Chandler presented haunting versions of Petrovykh’s poetry: “But if not you, who else/ is going to love me? Face/ to face, and fate to fate,” she wrote, in one of her breathtakingly direct poems: “Love me/ simply, simply, as day/ loves night and night loves day.”
|Maria Petrovykh (1908 —1979) was editor and translator and published only one collection of her own poetry. Source: liveinternet |
Her intensity is “both emotional and intellectual,” said Chandler, reminding him of the English metaphysical poets. Dralyuk’s translation of her poem about language (“words lie empty without breathing”) reinforces this aspect of Petrovykh’s poetry.
This year’s Compass Prize challenges translators to test their skills on a poem by Petrovykh. The judges feel she deserves more “universal recognition” and that “it is high time for Petrovykh's own verse to benefit from the attention of translators as gifted and inspired as she herself was.”

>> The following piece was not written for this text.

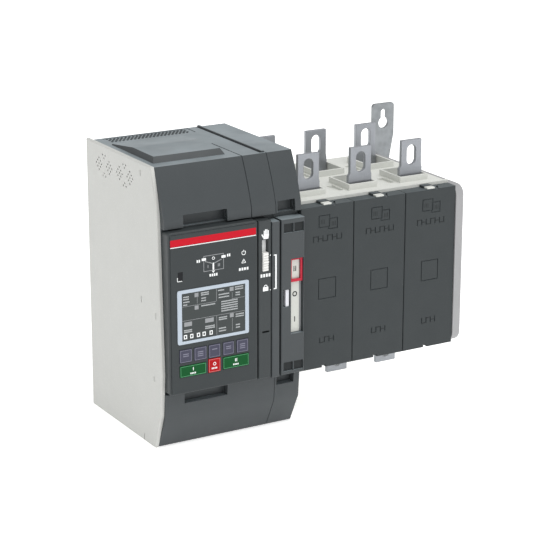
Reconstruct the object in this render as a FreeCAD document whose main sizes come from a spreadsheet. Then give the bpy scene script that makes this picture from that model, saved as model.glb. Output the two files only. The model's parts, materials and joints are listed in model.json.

New translations are opening up the landscape of Soviet poetry, aesthetically and politically. Journalist Masha Karp explained the need “to understand those moral choices that everyone under the Soviet Union had to make … how much do you give in? How much do you allow the authorities to take you over and how much do you resist?”
Dralyuk agreed that there are “complications that arise when one tries to create a context for Soviet poetry.” A new perspective on the turmoil of the twentieth century gives us “the opportunity to integrate Soviet poetry into the history of Russian poetry. The distance we have now allows us to fill the gaps and to see what we have.”